# Oxides, Micas, and More Oh my!



## thomasgable (Feb 19, 2014)

So I have used primarily oxides and ultramarines and feel confident I know how to use them for the color shade I want. That said, I would like to grab some micas that might add a bit more vibrance to my soap. However I have just been nervous about using them because I heard they tend to morph in CP soap.
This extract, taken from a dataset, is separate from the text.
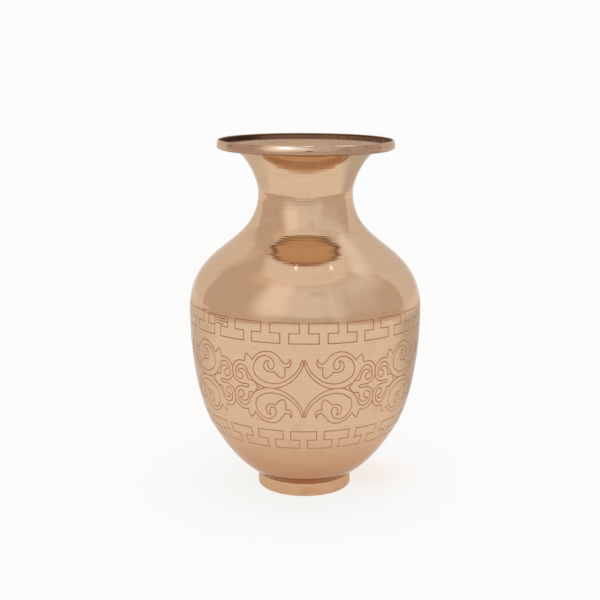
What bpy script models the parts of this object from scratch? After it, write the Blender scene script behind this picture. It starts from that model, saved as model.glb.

So I my question is, are there any stable Micas out there that are great in CP soap, and if so where can I find em!


----------



## shunt2011 (Feb 19, 2014)

TKB Trading and Nurture Soap Supplies have some awesome CP  stable colorants.  I love the Nurture Soap Supplies colors and they are all performing well.


----------



## seven (Feb 19, 2014)

the conservatorie also have some nice choice of colorants, and coastal scents.


----------



## mechanolatry (Feb 19, 2014)

tkb has a whole section dedicated to soap-stable colors.

Here's the mica one: 
http://www.tkbtrading.com/category.php?category_id=27

and they have a soap-stable pigments one:
http://www.tkbtrading.com/category.php?category_id=44


----------



## seven (Feb 19, 2014)

don't rely so much on tkb's list. some of them are not stable like they said. it's better to do a 1 bar test batch first just to be sure.


----------



## AnnaMarie (Feb 19, 2014)

Brambleberry tells you in their mica descriptions if the mica will work in cp, and they often have accompanying pictures. The Aqua pearl is lovely, and so is the copper sparkle which amazingly kept some of its sparkle in my cp soap. I have also used their black luster mica successfully. Hope this helps!
Cheers!
Anna Marie


----------